The City of Edinburgh Council’s annual study, which is the largest of its kind in the UK, found 94% of the 5226 respondents are satisfied with the city as a place to live, while two thirds said they are happy with the way the Council manages the city.
Survey participants also reported feeling secure in their communities - around three quarters don't believe vandalism, anti-social behaviour or alcohol-related disorder to be a problem, while 85% feel safe after dark.
Feedback showed an increased perception of diversity and inclusiveness too, with 86% agreeing their neighbourhood is a place where people of different backgrounds get along – up from 81% in 2014 – and 94% agreeing Edinburgh is welcoming and accessible to people of all ages.
Councillor Andrew Burns, Council Leader, said: “There is a lot to be pleased about in this year’s Edinburgh People Survey results – despite an increasingly challenging financial climate and demand for services, we continue to see a high level of satisfaction with life in the Capital.
“What’s also clear is that people feel safe, welcome and included in their local communities, regardless of their background, which certainly adds to the quality of life here.
“While we are encouraged by positive feedback, the survey has allowed us to take stock of the areas the public feel we need to improve too, and this will help inform our priorities moving forward.”
Councillor Frank Ross, Depute Council Leader, added: “Every year the Edinburgh People Survey gives us an insight into what the public feel we are doing right, and the things they want us to do better.
“It’s great to see such high satisfaction this year with services like public transport, parks and our calendar of cultural events, but we also acknowledge the areas that scored lower, and intend to act on these concerns to improve the city for everyone.”
Despite ongoing budgetary constraints, almost half of residents believe the Council offers good value for money, while there was a rise in the proportion who agree that the Council displays sound financial management – 33%, compared to 24% in 2014 and 29% in 2015.

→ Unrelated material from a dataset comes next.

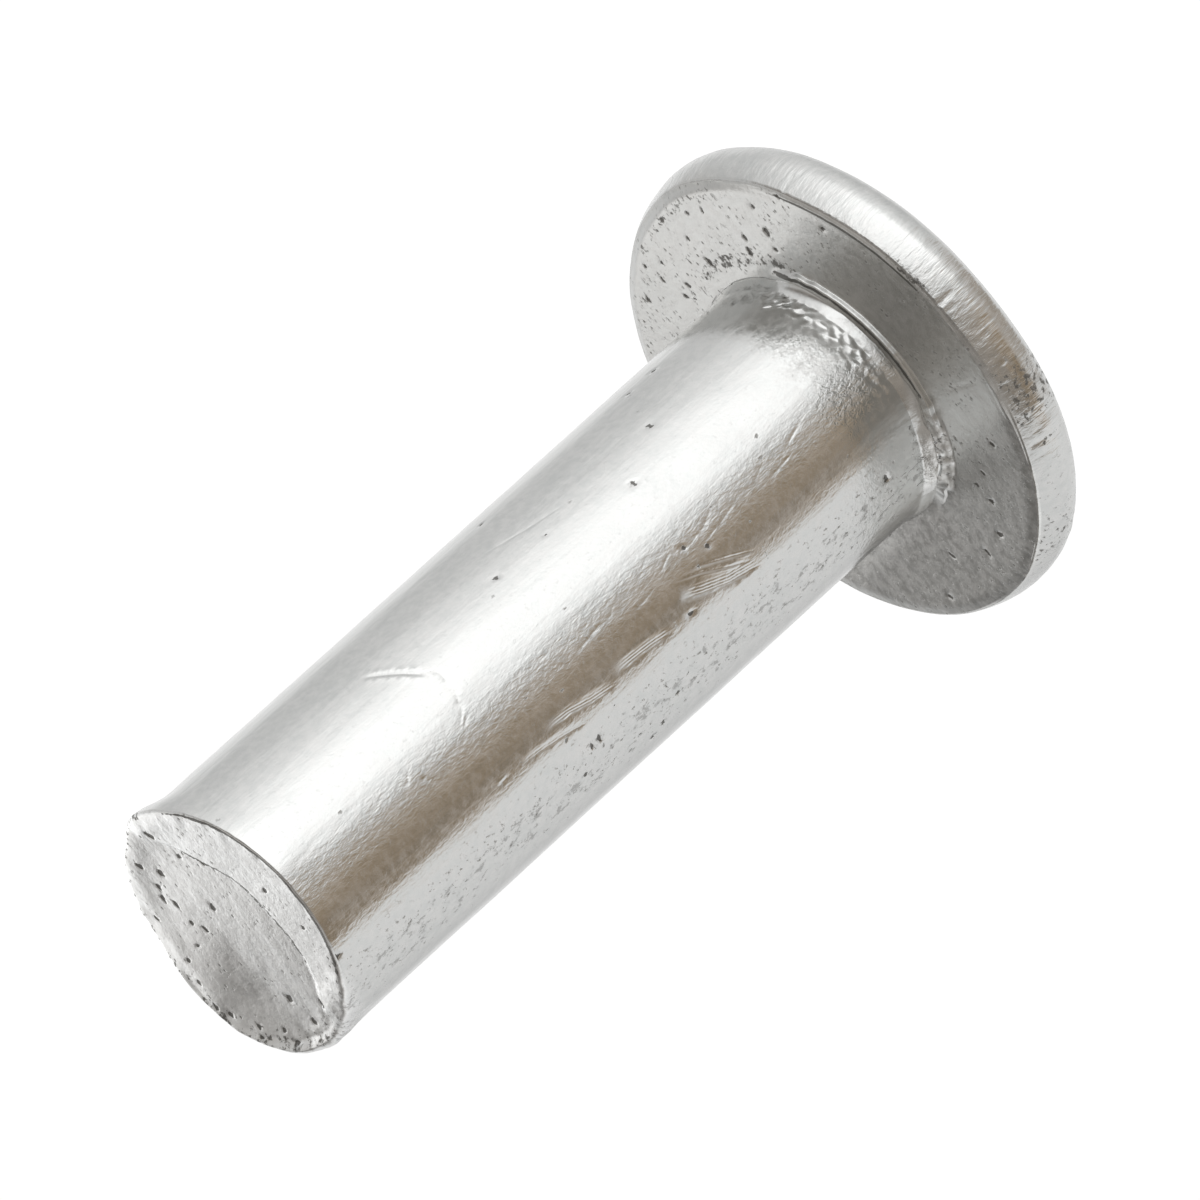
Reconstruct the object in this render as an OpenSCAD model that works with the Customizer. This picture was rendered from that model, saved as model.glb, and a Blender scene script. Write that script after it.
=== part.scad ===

There was recognition, however, that this figure could be improved and that the survey offered the opportunity to focus resources on the areas that matter most to people. Other areas for improvement include street cleaning, roads maintenance and cycle safety.
A number of new questions added to the survey, which is now in its tenth year, highlighted residents’ travel habits, revealing the most common form of transport to be bus – 68% had used the service in the last month. Respondents travelled on foot most frequently—on average 5.2 days a week compared to 4.6 days a week driving.
Key findings in the Edinburgh People Survey 2016 include:
Residents continue to be happy with life in Edinburgh, with 94% of participants satisfied
89% of respondents are satisfied with their neighbourhood as a place to live – the same as last year
46% think the Council keeps them informed on spending and saving proposals – an increase of 50% since 2014 (when the proportion was 30%)
Over two thirds of respondents – 71% - think the Council cares about the environment
More people than ever are using online library services – 24% compared to 16% in 2014
59% said they supported the new 20mph speed limits being introduced in Edinburgh
Residents generally believe the Capital’s programme of festival events makes the city a better place to live – 80% agreed, rising from 72% in 2014
Almost two thirds of those who answered this question – 64% - were satisfied with facilities for young children, with 59% satisfied with teenagers’ facilities
Satisfaction with street cleansing was 58%, down on its long-term average
50% were satisfied with road maintenance – broadly in line with other local authorities in Scotland
Information gathered by the survey is used throughout the year to inform work with services, while identified areas for improvement will be addressed, with updates on progress fed back to committee mid-year.
The survey is undertaken through face-to-face interviews with residents across the city’s 17 multi-member wards each year, conducted in the street and door-to-door.